The following is a short summary of the information in the Catholic Encyclopedia which might explain why Catholics do not trust Foxe’s Book of Martyrs (which few people today have actually read – what is read today is a much abridged version)
While at Basle, Foxe was supplied by Grindal (ArchBishop of Cantebury) with reports of the persecution in England and in 1559 he published a large Latin folio of 740 pages which began with Wyclif and ended with Cranmer. After Foxe’s return to England he began to translate this book and to add to it the results of fresh information. The "Acts and Monuments" as it was first titled was finally published in 1563 but came almost immediately to be known as the "Book of Martyrs".
The criticism which the work called forth led to the publication of a "corrected" edition in 1570. Two more (1576 and 1583) came out during his life and five (1596, 1610, 1632, 1641, 1684) within the next hundred years. There have been two modern editions, both unsatisfactory; they are in eight volumes and were published in 1837-41 and 1877. The size of the original may be gathered from the fact that in the edition of 1684 it consists of three folio volumes of 895, 682, and 863 pages respectively (the current version I see most often has as few as 400 pages in pocket paperback form). A copy of the original can be gotten free online as an annotated reproduction of the texts of the 1563, 1570, 1576, and 1583 edition; from The Humanities Research Institute Online Press http://www.hrionline.ac.uk/foxe/
Each page in Foxe’s full manuscript has two columns and over eighty lines. The first volume besides introductory matter contains the story of early Christian persecutions, a sketch of medieval church history and an account of the Wyclifite movement in England and on the continent. The second volume deals with the reigns Henry VII and Edward VI and the third with that of Mary. A large number of official documents such as injunctions, articles of accusation, letters, etc., have been included. The book is illustrated throughout by woodcuts, some of them symbolizing the triumph of the Reformation, most of them depicting the sufferings of the martyrs.
The passionate intensity of the style, the vivid and picturesque dialogues made it very popular among Puritan and Low Church families down to the nineteenth century. Even in the fantastically partisan church history of the earlier portion of the book, with its grotesque stories of popes and monks and its motley succession of witnesses to the truth (including the Albigenses, Grosseteste, Dante, and Savonarola) was accepted among simple folk and must have contributed much to anti-Catholic prejudices in England.

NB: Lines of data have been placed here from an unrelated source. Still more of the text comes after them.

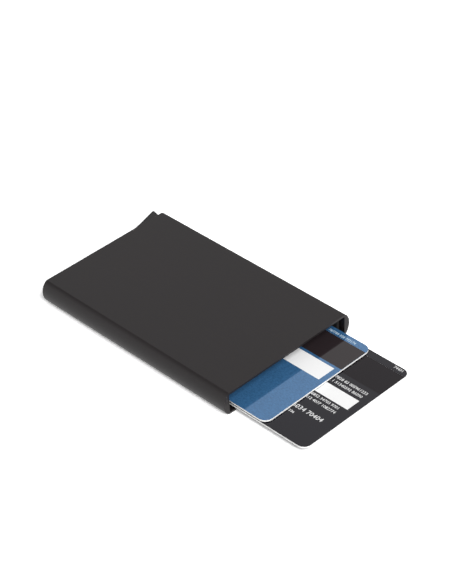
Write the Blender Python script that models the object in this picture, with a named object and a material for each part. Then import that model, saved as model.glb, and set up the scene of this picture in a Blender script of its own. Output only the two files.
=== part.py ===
"""Pop-up card holder: a flat aluminium sleeve whose finger lever pushes the cards out of its mouth.

Frame: the origin is the centre of the sleeve's flat underside, +Z is up, +Y points to the lever
end and the open mouth faces -Y. Every piece stands at the pose that the holder is stored in:
lever parked at its corner, pusher home, both cards drawn part way out.
"""

import math

import bmesh
import bpy
from mathutils import Matrix, Vector

# Fits shared by all pieces
CLEARANCE = 0.0003
OVERRUN = 0.0010

# Cards, in the size that all bank cards share
CARD_LENGTH = 0.0856
CARD_WIDTH = 0.05398
CARD_THICKNESS = 0.00076
CARD_CORNER = 0.00318
CARD_GAP = 0.00025
CARD_INSET = 0.0010
UPPER_CARD_OUT = 0.0150
LOWER_CARD_OUT = 0.0330

# Inlays of a card: magnetic stripe, signature panel and contact plate
INLAY_THICKNESS = 0.0001
INLAY_BED = 0.00005
INLAY_GAP = 0.0001
STRIPE_WIDTH = 0.0127
STRIPE_FROM_EDGE = 0.0033
PANEL_LENGTH = 0.0580
UPPER_PANEL_WIDTH = 0.0080
UPPER_PANEL_FROM_STRIPE = 0.0012
UPPER_PANEL_FROM_END = 0.0023
LOWER_PANEL_WIDTH = 0.0061
LOWER_PANEL_FROM_STRIPE = 0.0074
LOWER_PANEL_FROM_END = 0.0031
CHIP_LENGTH = 0.0130
CHIP_WIDTH = 0.0118
CHIP_FROM_END = 0.0150
CHIP_X = 0.0030
CHIP_CORNER = 0.0015

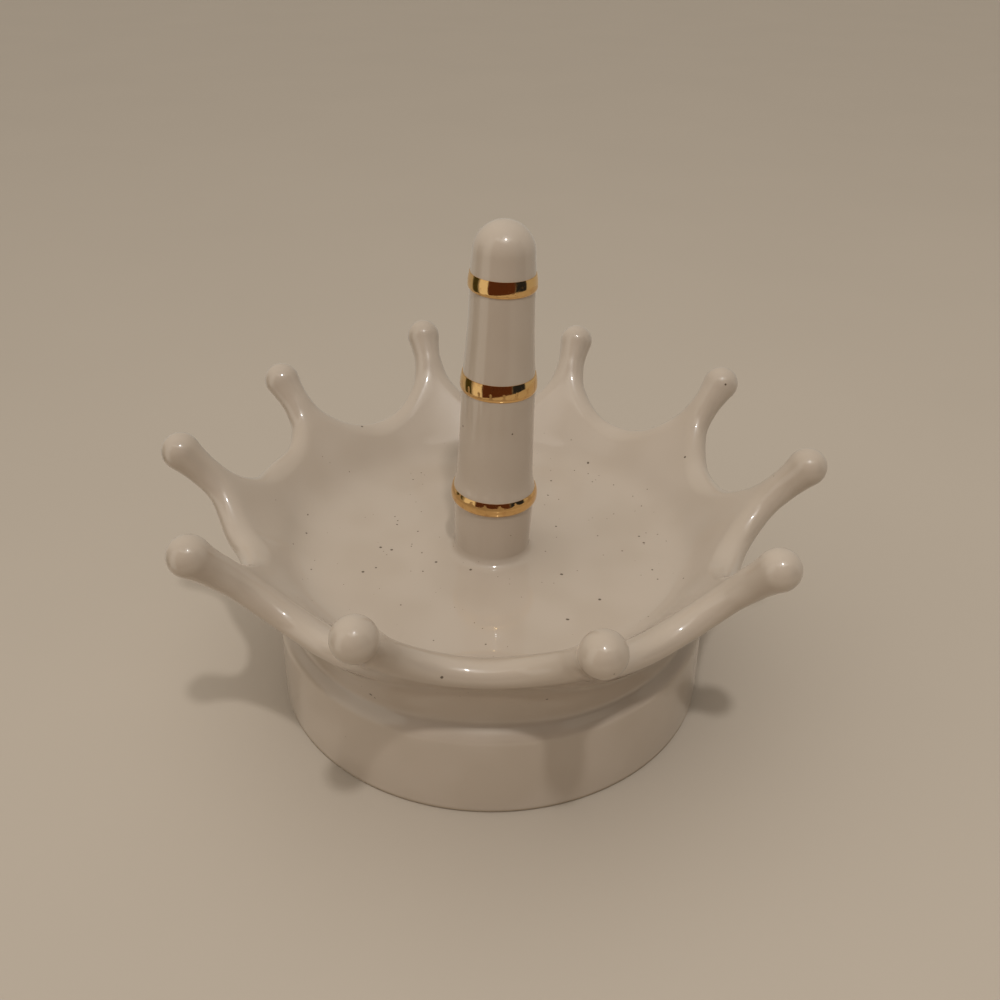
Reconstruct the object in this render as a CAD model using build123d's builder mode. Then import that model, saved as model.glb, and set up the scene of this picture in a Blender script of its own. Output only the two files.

When Foxe treats of his own times his work is of greater value as it contains many documents and is but largely based on the reports of eyewitnesses; but he sometimes dishonesty mutilates his documents and is quite untrustworthy in his treatment of evidence. He was criticized in his own day by Catholics such as Harpsfield and Father Parsons and by practically all serious ecclesiastical historians.
Wikipedia points out “Foxe often treated this material casually, and any reader "must be prepared to meet plenty of small errors and inconsistencies." - 2009 Encyclopædia Britannica article by J. F. Mozley
Furthermore, Foxe did not hold to later notions of neutrality or objectivity. He made unambiguous side glosses on his text, such as "Mark the apish pageants of these popelings" and "This answer smelleth of forging and crafty packing."
So far from being an objective scholarly effort, as some would put it forward. We find it is a prejudice text with a clear agenda. Is it any wonder Catholic do not accept it?